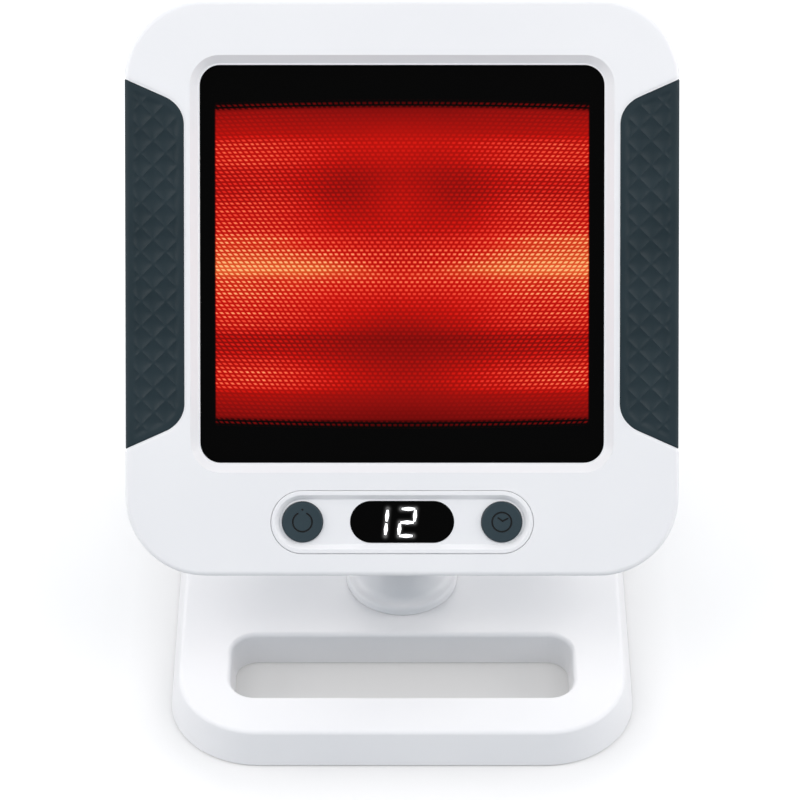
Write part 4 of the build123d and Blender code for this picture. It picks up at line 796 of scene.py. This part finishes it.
def grip(name, side):
    """One grip cover, on the left with side -1 and on the right with side 1."""
    sheet = quilted_sheet()
    for bend_line in (flat_run, flat_run + bend_run / 3, flat_run + 2 * bend_run / 3, flat_run + bend_run):
        cut_sheet(sheet, (bend_line, 0), (1, 0))
    for vertex in sheet.verts:
        run, up = vertex.co.x, vertex.co.y
        vertex.co = wrap(run, up, quilt_height(run, up))
    bmesh.ops.recalc_face_normals(sheet, faces=sheet.faces)
    if sum(face.normal.z for face in sheet.faces) < 0:
        bmesh.ops.reverse_faces(sheet, faces=sheet.faces)
    bmesh.ops.solidify(sheet, geom=sheet.faces[:], thickness=GRIP_WALL)
    matrix = head_axes @ Matrix.Scale(side, 4, (1, 0, 0))
    return finish_piece(name, sheet, matrix, "head", grip_slate, sharp_deg=30.0)


left = grip("left_grip_cover", -1)
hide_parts("left_grip")
right = grip("right_grip_cover", 1)
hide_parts("right_grip")

# %% [markdown]
# ## Lit digits
# A bar of a digit is a long, thin, six-sided plate. Six points could be placed by hand for each bar. It is
# simpler to start from a six-sided disc that stands on a corner and to pull its two halves apart: the bar
# is then widest in its middle and half as wide at its blunt ends. A real bar keeps its width and ends in
# points, which the same disc would give if it first got a quarter turn.

# %% Bars of the digits
UPRIGHT_GAP = 0.45
LEVEL_GAP = 0.25
BAR_SEAT = -1.98
BAR_RISE = 0.05


def digit_bars(name, digit):
    """All lit bars of one digit as one piece, standing a hair proud of the window."""
    bars = bmesh.new()
    for bar in DIGIT_BARS[digit]:
        start, end = bar_ends(bar, DIGIT_CENTRES[digit])
        one = bmesh.new()
        bmesh.ops.create_circle(one, cap_ends=True, segments=6, radius=BAR_WIDTH / 2)
        reach = max(vertex.co.x for vertex in one.verts)
        gap = UPRIGHT_GAP if bar in "bcef" else LEVEL_GAP
        pull = (end - start).length / 2 - gap - reach
        for way in (-1, 1):
            half = [vertex for vertex in one.verts if vertex.co.x * way > 1e-6]
            bmesh.ops.translate(one, vec=(way * pull, 0, 0), verts=half)
        raised = bmesh.ops.extrude_face_region(one, geom=one.faces[:])["geom"]
        lifted = [item for item in raised if isinstance(item, bmesh.types.BMVert)]
        bmesh.ops.translate(one, vec=(0, 0, BAR_RISE), verts=lifted)
        angle = atan2(end.y - start.y, end.x - start.x)
        middle = (start + end) / 2
        place = Matrix.Translation((middle.x, middle.y, BAR_SEAT)) @ Matrix.Rotation(angle, 4, "Z")
        bmesh.ops.transform(one, matrix=place, verts=one.verts)
        part = bpy.data.meshes.new("bar")
        one.to_mesh(part)
        one.free()
        bars.from_mesh(part)
        bpy.data.meshes.remove(part)
    return finish_piece(name, bars, head_axes, "head", led_white)


digit_bars("digit_one", "one")
digit_bars("digit_two", "two")

# %% [markdown]
# ## Floor, light and camera
# The lamp stands on a plain pale floor that melts into a white background. A white sheet under a soft light
# is never quite white, so the floor adds a little light of its own where the camera, a mirror or glass looks
# at it: least close to the lamp, where its contact shadow has to stay, and more with distance, which is
# counted in rounded squares, as the base is one. The world is plain white to those same rays and a softer,
# bluer surround for all that it lights. Slightly warm soft lights stand at both sides, high in front and
# behind. The glossy window mirrors what is in front of it half-way up, so no light stands there. The
# camera looks down at 40 degrees from afar, nearly square to the face.

# %% Rays that show a background
def seen_ray(material):
    """1 for a ray from the camera, a mirror or glass, 0 for one that only carries light about."""
    rays = add(material, "ShaderNodeLightPath").outputs
    seen = do(material, "MAXIMUM", rays["Is Camera Ray"], rays["Is Glossy Ray"])
    return do(material, "MAXIMUM", seen, rays["Is Transmission Ray"])


# %% Floor
FLOOR_HALF = 12.0
BASE_MIDDLE_Y = -0.009
SQUARENESS = 4.0
FLOOR_CLOUD = 0.04
GLOW_REACH = 1.4
# Painted shade: the floor's own colour is darker under the base, where it lies in the lamp's shade.
FLOOR_SHADED_TONE = [(0.088, 0.35), (0.103, 0.6)]
FLOOR_GLOW = [(0.088, 0.28), (0.104, 0.2), (0.13, 0.355), (0.2, 0.44), (GLOW_REACH, 0.9)]
floor_mesh = bmesh.new()
bmesh.ops.create_grid(floor_mesh, x_segments=1, y_segments=1, size=FLOOR_HALF)
floor_data = bpy.data.meshes.new("floor")
floor_mesh.to_mesh(floor_data)
floor_mesh.free()
floor = bpy.data.objects.new("floor", floor_data)
bpy.context.scene.collection.objects.link(floor)
floor_pale = new_material("floor_pale", (0.6, 0.6, 0.6), 0.9, Specular_IOR_Level=0.0)
floor_x, floor_y, _ = add(floor_pale, "ShaderNodeSeparateXYZ", {0: place_of(floor_pale)}).outputs
aside = do(floor_pale, "POWER", do(floor_pale, "ABSOLUTE", floor_x), SQUARENESS)
from_middle = do(floor_pale, "ABSOLUTE", do(floor_pale, "SUBTRACT", floor_y, BASE_MIDDLE_Y))
ahead = do(floor_pale, "POWER", from_middle, SQUARENESS)
from_lamp = do(floor_pale, "POWER", do(floor_pale, "ADD", aside, ahead), 1 / SQUARENESS)
from_lamp = do(floor_pale, "MULTIPLY", from_lamp, 1 / GLOW_REACH)
glow = ramp(floor_pale, from_lamp, [(reach / GLOW_REACH, level) for reach, level in FLOOR_GLOW])
# Painted shade: the floor colour drops under the base, so less light bounces up into the hand slot.
tone = ramp(floor_pale, from_lamp, [(reach / GLOW_REACH, level) for reach, level in FLOOR_SHADED_TONE])
cloud = noise(floor_pale, scale=3.0)
cloud = do(floor_pale, "MULTIPLY_ADD", cloud, FLOOR_CLOUD, 1 - FLOOR_CLOUD / 2)
clouded = add(floor_pale, "ShaderNodeVectorMath", {0: tone, 1: cloud}, operation="MULTIPLY")
wire(floor_pale, "Base Color", clouded.outputs[0])
wire(floor_pale, "Emission Color", glow)
wire(floor_pale, "Emission Strength", seen_ray(floor_pale))
floor.data.materials.append(floor_pale)
print("floor of", 2 * FLOOR_HALF, "m")

# %% World
SURROUND = 0.446
SURROUND_COLOUR = (0.73, 0.865, 1.0, 1)
world = bpy.data.worlds.new("surround")
bpy.context.scene.world = world
world.use_nodes = True
pale = world.node_tree.nodes["Background"]
pale.inputs["Color"].default_value = SURROUND_COLOUR
pale.inputs["Strength"].default_value = SURROUND
white = add(world, "ShaderNodeBackground", {"Color": (1, 1, 1, 1)})
both = add(world, "ShaderNodeMixShader", {0: seen_ray(world), 1: pale.outputs[0], 2: white.outputs[0]})
world.node_tree.links.new(both.outputs[0], world.node_tree.nodes["World Output"].inputs["Surface"])

# %% Lamps
LAMP_AIM = Vector((0, 0, 0.12))
LAMP_DISTANCE = 1.6
LAMP_COLOUR = (1.0, 0.945, 0.915)


def soft_light(name, aside, elevation, width, height, watts):
    """A rectangle of light aimed at the lamp, its elevation counted from the horizon in front."""
    light = bpy.data.lights.new(name, "AREA")
    light.shape = "RECTANGLE"
    light.size = width
    light.size_y = height
    light.energy = watts
    light.color = LAMP_COLOUR
    aside, elevation = radians(aside), radians(elevation)
    toward = Vector((sin(aside) * cos(elevation), -cos(aside) * cos(elevation), sin(elevation)))
    holder = bpy.data.objects.new(name, light)
    holder.location = LAMP_AIM + LAMP_DISTANCE * toward
    holder.rotation_euler = toward.to_track_quat("Z", "Y").to_euler()
    bpy.context.scene.collection.objects.link(holder)


soft_light("low_back", 0, 150, 1.6, 0.6, 7.5)
for side in (-1, 1):
    soft_light("high_front", side * 50, 48, 0.9, 0.6, 5.9)
    soft_light("high_side", side * 90, 60, 1.2, 0.7, 2.4)
    soft_light("low_side", side * 90, 25, 1.2, 0.5, 8.8)
print("lights:", len(bpy.data.lights))

# %% Camera
LOOK_DOWN = radians(40)
CAMERA_BACK = 1.6464
CAMERA_UP = 0.0995
CAMERA_LEFT = -0.00095
LENS_MM = 152.3
look = Vector((0, cos(LOOK_DOWN), -sin(LOOK_DOWN)))
above = Vector((0, sin(LOOK_DOWN), cos(LOOK_DOWN)))
camera_data = bpy.data.cameras.new("camera")
camera_data.lens = LENS_MM
camera_data.sensor_width = 36.0
camera = bpy.data.objects.new("camera", camera_data)
swivel_place = Vector((CAMERA_LEFT, pivot.y, 0))
camera.location = swivel_place - CAMERA_BACK * look + CAMERA_UP * above
camera.rotation_euler = (pi / 2 - LOOK_DOWN, 0, 0)
bpy.context.scene.collection.objects.link(camera)
bpy.context.scene.camera = camera
bpy.context.scene.view_settings.view_transform = "Standard"
print("camera at", [round(value, 3) for value in camera.location])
====
• The exercise:
Give again, word for word, the lines of the listing, starting at its first line and ending with the line containing "BAR_RISE = 0.05".

• Result for this task:
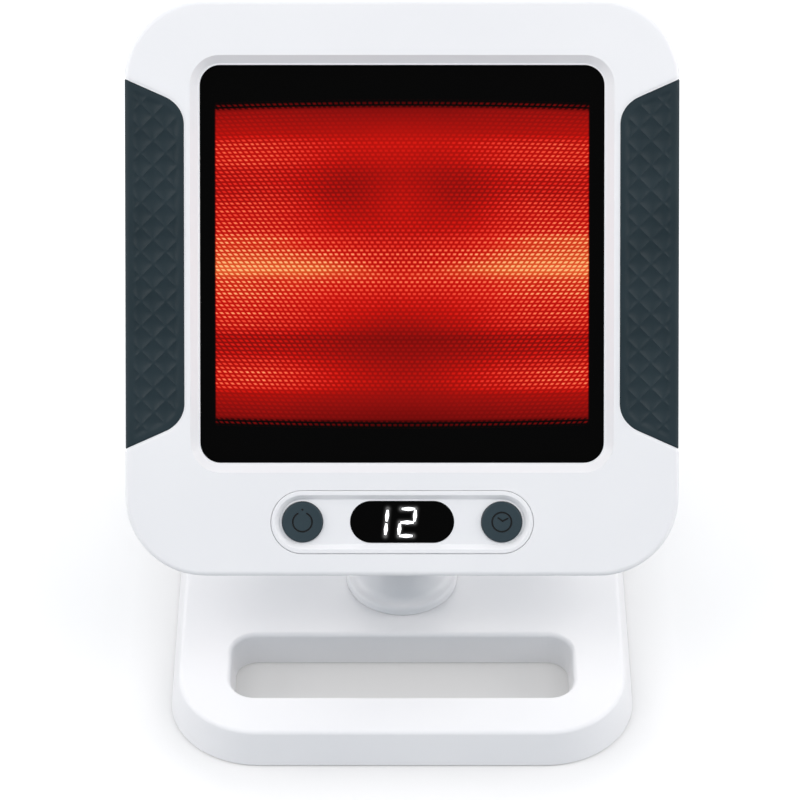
Write part 4 of the build123d and Blender code for this picture. It picks up at line 796 of scene.py. This part finishes it.
def grip(name, side):
    """One grip cover, on the left with side -1 and on the right with side 1."""
    sheet = quilted_sheet()
    for bend_line in (flat_run, flat_run + bend_run / 3, flat_run + 2 * bend_run / 3, flat_run + bend_run):
        cut_sheet(sheet, (bend_line, 0), (1, 0))
    for vertex in sheet.verts:
        run, up = vertex.co.x, vertex.co.y
        vertex.co = wrap(run, up, quilt_height(run, up))
    bmesh.ops.recalc_face_normals(sheet, faces=sheet.faces)
    if sum(face.normal.z for face in sheet.faces) < 0:
        bmesh.ops.reverse_faces(sheet, faces=sheet.faces)
    bmesh.ops.solidify(sheet, geom=sheet.faces[:], thickness=GRIP_WALL)
    matrix = head_axes @ Matrix.Scale(side, 4, (1, 0, 0))
    return finish_piece(name, sheet, matrix, "head", grip_slate, sharp_deg=30.0)


left = grip("left_grip_cover", -1)
hide_parts("left_grip")
right = grip("right_grip_cover", 1)
hide_parts("right_grip")

# %% [markdown]
# ## Lit digits
# A bar of a digit is a long, thin, six-sided plate. Six points could be placed by hand for each bar. It is
# simpler to start from a six-sided disc that stands on a corner and to pull its two halves apart: the bar
# is then widest in its middle and half as wide at its blunt ends. A real bar keeps its width and ends in
# points, which the same disc would give if it first got a quarter turn.

# %% Bars of the digits
UPRIGHT_GAP = 0.45
LEVEL_GAP = 0.25
BAR_SEAT = -1.98
BAR_RISE = 0.05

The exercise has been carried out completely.